--- STORED ROWS ---

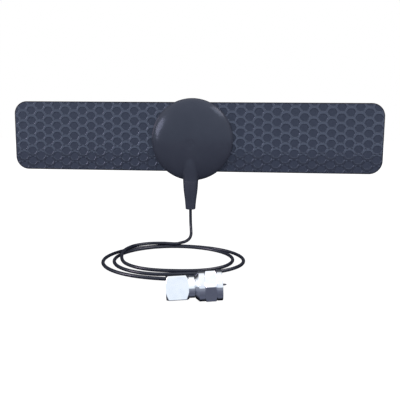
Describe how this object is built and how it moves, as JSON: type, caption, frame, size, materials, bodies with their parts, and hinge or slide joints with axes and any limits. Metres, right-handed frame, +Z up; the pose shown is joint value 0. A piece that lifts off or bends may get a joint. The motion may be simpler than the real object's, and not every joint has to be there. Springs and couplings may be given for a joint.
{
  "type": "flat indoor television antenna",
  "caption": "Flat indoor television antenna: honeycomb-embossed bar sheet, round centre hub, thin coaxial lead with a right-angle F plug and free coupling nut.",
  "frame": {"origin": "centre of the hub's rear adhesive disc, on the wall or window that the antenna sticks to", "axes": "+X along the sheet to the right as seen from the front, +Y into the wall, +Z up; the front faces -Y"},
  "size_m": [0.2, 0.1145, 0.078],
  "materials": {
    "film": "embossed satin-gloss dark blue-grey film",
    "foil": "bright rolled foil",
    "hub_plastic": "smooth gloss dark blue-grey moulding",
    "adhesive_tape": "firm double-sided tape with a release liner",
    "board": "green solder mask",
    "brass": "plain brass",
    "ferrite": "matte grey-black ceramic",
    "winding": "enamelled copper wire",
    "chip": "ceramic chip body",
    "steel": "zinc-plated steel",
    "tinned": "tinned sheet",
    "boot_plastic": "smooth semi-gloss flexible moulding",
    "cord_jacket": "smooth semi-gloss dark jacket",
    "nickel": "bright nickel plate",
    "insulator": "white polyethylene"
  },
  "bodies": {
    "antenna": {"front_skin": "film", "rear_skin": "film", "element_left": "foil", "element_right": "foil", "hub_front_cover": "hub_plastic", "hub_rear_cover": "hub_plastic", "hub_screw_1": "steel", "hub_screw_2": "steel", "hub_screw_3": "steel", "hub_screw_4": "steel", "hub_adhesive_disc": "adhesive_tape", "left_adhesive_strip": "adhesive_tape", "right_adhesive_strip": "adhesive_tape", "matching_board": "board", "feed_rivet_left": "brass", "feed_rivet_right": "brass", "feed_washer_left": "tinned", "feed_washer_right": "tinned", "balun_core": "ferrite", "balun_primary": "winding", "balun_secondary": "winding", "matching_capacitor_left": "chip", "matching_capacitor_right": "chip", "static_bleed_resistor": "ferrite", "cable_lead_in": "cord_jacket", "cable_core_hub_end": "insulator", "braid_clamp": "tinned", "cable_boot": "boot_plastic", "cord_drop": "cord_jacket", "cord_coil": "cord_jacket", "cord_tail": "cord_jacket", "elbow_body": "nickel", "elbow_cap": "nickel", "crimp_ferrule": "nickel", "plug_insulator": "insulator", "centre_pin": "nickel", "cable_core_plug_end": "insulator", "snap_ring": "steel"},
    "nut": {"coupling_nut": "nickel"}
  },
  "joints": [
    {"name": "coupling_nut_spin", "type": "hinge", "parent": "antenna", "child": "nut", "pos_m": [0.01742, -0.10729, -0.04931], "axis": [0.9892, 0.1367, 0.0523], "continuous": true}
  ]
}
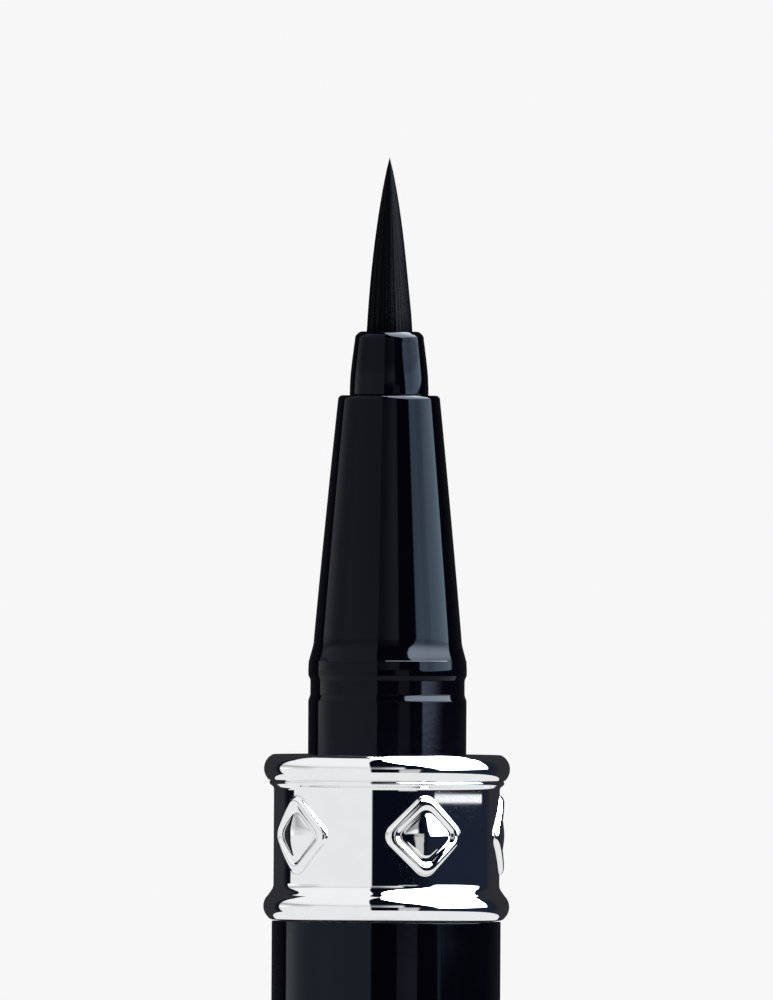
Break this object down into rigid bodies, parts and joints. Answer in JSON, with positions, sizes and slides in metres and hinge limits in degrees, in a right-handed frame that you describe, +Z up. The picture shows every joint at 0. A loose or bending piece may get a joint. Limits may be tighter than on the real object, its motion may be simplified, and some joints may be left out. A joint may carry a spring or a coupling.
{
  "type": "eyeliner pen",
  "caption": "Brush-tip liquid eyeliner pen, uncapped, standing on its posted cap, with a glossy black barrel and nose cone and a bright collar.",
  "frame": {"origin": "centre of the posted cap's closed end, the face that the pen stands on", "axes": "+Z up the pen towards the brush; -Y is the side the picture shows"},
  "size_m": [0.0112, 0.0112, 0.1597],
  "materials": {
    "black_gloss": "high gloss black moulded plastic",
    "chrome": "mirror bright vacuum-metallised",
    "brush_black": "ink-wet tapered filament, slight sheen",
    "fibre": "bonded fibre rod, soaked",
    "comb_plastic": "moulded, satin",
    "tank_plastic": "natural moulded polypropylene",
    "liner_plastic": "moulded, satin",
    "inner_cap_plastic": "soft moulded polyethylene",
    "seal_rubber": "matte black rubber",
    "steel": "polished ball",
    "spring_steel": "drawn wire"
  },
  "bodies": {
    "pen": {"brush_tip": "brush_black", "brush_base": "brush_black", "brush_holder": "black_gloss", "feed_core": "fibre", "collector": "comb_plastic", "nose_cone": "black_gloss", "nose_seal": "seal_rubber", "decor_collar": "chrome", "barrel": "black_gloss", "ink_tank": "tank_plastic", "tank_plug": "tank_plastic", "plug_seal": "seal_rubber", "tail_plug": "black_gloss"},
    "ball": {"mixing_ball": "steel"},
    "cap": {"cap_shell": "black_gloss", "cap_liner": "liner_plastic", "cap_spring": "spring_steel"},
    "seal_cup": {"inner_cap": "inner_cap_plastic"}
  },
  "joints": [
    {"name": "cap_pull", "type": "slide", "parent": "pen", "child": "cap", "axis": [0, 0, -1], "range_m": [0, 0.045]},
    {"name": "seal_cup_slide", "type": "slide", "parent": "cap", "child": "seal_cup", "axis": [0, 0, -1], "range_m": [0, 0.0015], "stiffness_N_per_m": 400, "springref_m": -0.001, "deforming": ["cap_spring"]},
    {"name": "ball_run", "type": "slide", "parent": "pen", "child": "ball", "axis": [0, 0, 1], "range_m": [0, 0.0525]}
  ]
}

---

● **YOUR INSTRUCTIONS**
Every entry must be output again, exactly as written above.

● **FINAL RESULT**
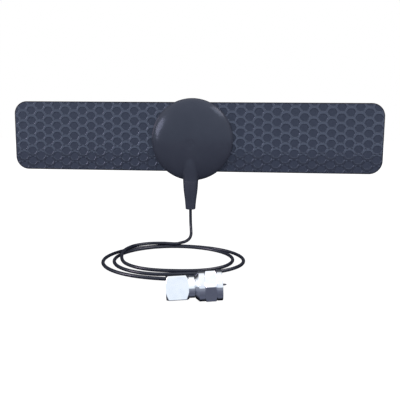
Describe how this object is built and how it moves, as JSON: type, caption, frame, size, materials, bodies with their parts, and hinge or slide joints with axes and any limits. Metres, right-handed frame, +Z up; the pose shown is joint value 0. A piece that lifts off or bends may get a joint. The motion may be simpler than the real object's, and not every joint has to be there. Springs and couplings may be given for a joint.
{
  "type": "flat indoor television antenna",
  "caption": "Flat indoor television antenna: honeycomb-embossed bar sheet, round centre hub, thin coaxial lead with a right-angle F plug and free coupling nut.",
  "frame": {"origin": "centre of the hub's rear adhesive disc, on the wall or window that the antenna sticks to", "axes": "+X along the sheet to the right as seen from the front, +Y into the wall, +Z up; the front faces -Y"},
  "size_m": [0.2, 0.1145, 0.078],
  "materials": {
    "film": "embossed satin-gloss dark blue-grey film",
    "foil": "bright rolled foil",
    "hub_plastic": "smooth gloss dark blue-grey moulding",
    "adhesive_tape": "firm double-sided tape with a release liner",
    "board": "green solder mask",
    "brass": "plain brass",
    "ferrite": "matte grey-black ceramic",
    "winding": "enamelled copper wire",
    "chip": "ceramic chip body",
    "steel": "zinc-plated steel",
    "tinned": "tinned sheet",
    "boot_plastic": "smooth semi-gloss flexible moulding",
    "cord_jacket": "smooth semi-gloss dark jacket",
    "nickel": "bright nickel plate",
    "insulator": "white polyethylene"
  },
  "bodies": {
    "antenna": {"front_skin": "film", "rear_skin": "film", "element_left": "foil", "element_right": "foil", "hub_front_cover": "hub_plastic", "hub_rear_cover": "hub_plastic", "hub_screw_1": "steel", "hub_screw_2": "steel", "hub_screw_3": "steel", "hub_screw_4": "steel", "hub_adhesive_disc": "adhesive_tape", "left_adhesive_strip": "adhesive_tape", "right_adhesive_strip": "adhesive_tape", "matching_board": "board", "feed_rivet_left": "brass", "feed_rivet_right": "brass", "feed_washer_left": "tinned", "feed_washer_right": "tinned", "balun_core": "ferrite", "balun_primary": "winding", "balun_secondary": "winding", "matching_capacitor_left": "chip", "matching_capacitor_right": "chip", "static_bleed_resistor": "ferrite", "cable_lead_in": "cord_jacket", "cable_core_hub_end": "insulator", "braid_clamp": "tinned", "cable_boot": "boot_plastic", "cord_drop": "cord_jacket", "cord_coil": "cord_jacket", "cord_tail": "cord_jacket", "elbow_body": "nickel", "elbow_cap": "nickel", "crimp_ferrule": "nickel", "plug_insulator": "insulator", "centre_pin": "nickel", "cable_core_plug_end": "insulator", "snap_ring": "steel"},
    "nut": {"coupling_nut": "nickel"}
  },
  "joints": [
    {"name": "coupling_nut_spin", "type": "hinge", "parent": "antenna", "child": "nut", "pos_m": [0.01742, -0.10729, -0.04931], "axis": [0.9892, 0.1367, 0.0523], "continuous": true}
  ]
}
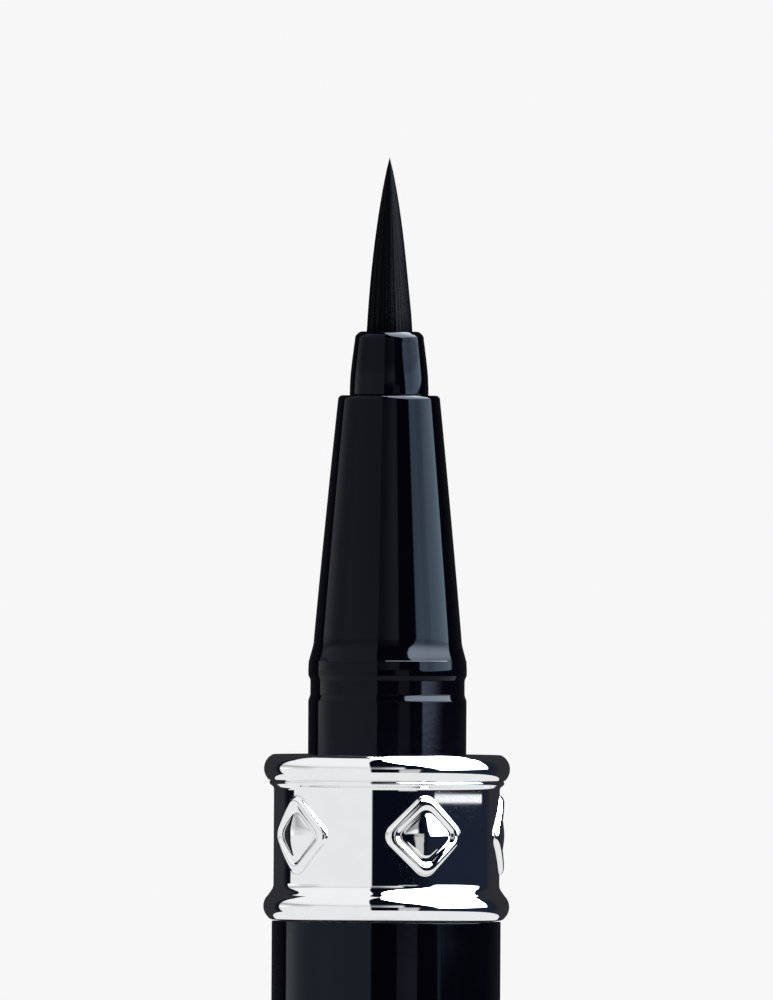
Break this object down into rigid bodies, parts and joints. Answer in JSON, with positions, sizes and slides in metres and hinge limits in degrees, in a right-handed frame that you describe, +Z up. The picture shows every joint at 0. A loose or bending piece may get a joint. Limits may be tighter than on the real object, its motion may be simplified, and some joints may be left out. A joint may carry a spring or a coupling.
{
  "type": "eyeliner pen",
  "caption": "Brush-tip liquid eyeliner pen, uncapped, standing on its posted cap, with a glossy black barrel and nose cone and a bright collar.",
  "frame": {"origin": "centre of the posted cap's closed end, the face that the pen stands on", "axes": "+Z up the pen towards the brush; -Y is the side the picture shows"},
  "size_m": [0.0112, 0.0112, 0.1597],
  "materials": {
    "black_gloss": "high gloss black moulded plastic",
    "chrome": "mirror bright vacuum-metallised",
    "brush_black": "ink-wet tapered filament, slight sheen",
    "fibre": "bonded fibre rod, soaked",
    "comb_plastic": "moulded, satin",
    "tank_plastic": "natural moulded polypropylene",
    "liner_plastic": "moulded, satin",
    "inner_cap_plastic": "soft moulded polyethylene",
    "seal_rubber": "matte black rubber",
    "steel": "polished ball",
    "spring_steel": "drawn wire"
  },
  "bodies": {
    "pen": {"brush_tip": "brush_black", "brush_base": "brush_black", "brush_holder": "black_gloss", "feed_core": "fibre", "collector": "comb_plastic", "nose_cone": "black_gloss", "nose_seal": "seal_rubber", "decor_collar": "chrome", "barrel": "black_gloss", "ink_tank": "tank_plastic", "tank_plug": "tank_plastic", "plug_seal": "seal_rubber", "tail_plug": "black_gloss"},
    "ball": {"mixing_ball": "steel"},
    "cap": {"cap_shell": "black_gloss", "cap_liner": "liner_plastic", "cap_spring": "spring_steel"},
    "seal_cup": {"inner_cap": "inner_cap_plastic"}
  },
  "joints": [
    {"name": "cap_pull", "type": "slide", "parent": "pen", "child": "cap", "axis": [0, 0, -1], "range_m": [0, 0.045]},
    {"name": "seal_cup_slide", "type": "slide", "parent": "cap", "child": "seal_cup", "axis": [0, 0, -1], "range_m": [0, 0.0015], "stiffness_N_per_m": 400, "springref_m": -0.001, "deforming": ["cap_spring"]},
    {"name": "ball_run", "type": "slide", "parent": "pen", "child": "ball", "axis": [0, 0, 1], "range_m": [0, 0.0525]}
  ]
}